Report: EU proud of censoring “Xenophobia” on social media. But did it push the current Twitter purge?
— Věra Jourová (@VeraJourova) June 1, 2017
The European Commission announced on Thursday that social media platforms on the continent are removing twice as much “illegal hate speech” as they were six months ago. According to the EU’s new report, Facebook, Twitter, and Youtube have stepped up their efforts in ‘combating hate speech’.
Twitter was singled out for lagging behind the other players. While Facebook ad YouTube removed 66% and 66.5% of flagged ‘hate speech’ respectively, Twitter only removed 37.5%.
It cannot yet be proven, but it’s very likely that this week’s Twitter purge, which got Geert Wilders banned in Germany, Tommy Robinson banned altogether for 7 days and will probably result in the removal of Pat Condell’s account.
The publication of the report and Twitter stepping up its campaign, do seem to coincide.

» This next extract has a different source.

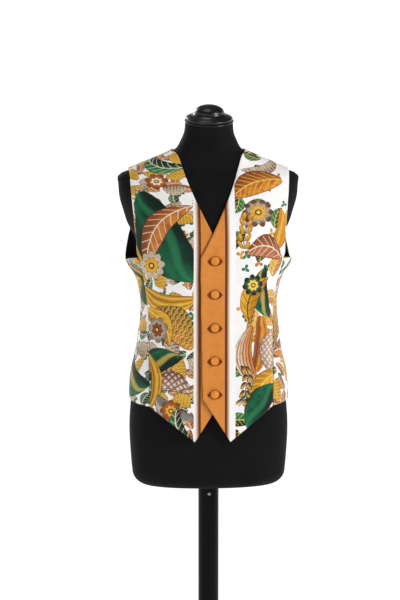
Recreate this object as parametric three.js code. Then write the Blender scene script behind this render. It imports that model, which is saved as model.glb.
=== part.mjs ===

Vĕra Jourová, EU Commissioner for Justice, Consumers and Gender Equality:
“The results of our second evaluation of the Code of Conduct are encouraging. The companies are now removing twice as many cases of illegal hate speech and at a faster rate when compared to six months ago. This is an important step in the right direction and shows that a self-regulatory approach can work, if all actors do their part. At the same time, companies carry a great responsibility and need to make further progress to deliver on all the commitments. For me, it is also important that the IT companies provide better feed-back (sic) to those who notified cases of illegal hate speech content.“
From the EU press release, we further learn that:
“1) On average, in 59% of the cases, the IT companies responded to notifications concerning illegal hate speech by removing the content. This is more than twice the level of 28% that was recorded six months earlier.
2) The number of notifications reviewed within 24 hours improved from 40% to 51% in the same six months period. (…)
3) As compared with the situation six months ago the IT companies have become better at treating notifications coming from citizens in the same way as those coming from organisations which use trusted reporters channels. Still, some differences persist and the overall removal rates remain lower when a “notification originates from the public.
4) Finally, the monitoring showed that while Facebook sends systematic feedback to users on how their notifications have been assessed, practices differed considerably among the IT companies. Quality of feedback motivating the decision is an area where further progress can be made.”
The study concludes that:
“Xenophobia (17.8%), which includes anti-migrant hatred, has been reported, together with anti-Muslim hatred (17.7%), as the most recurrent ground of hate speech, followed by ethnic origin (15.8%).”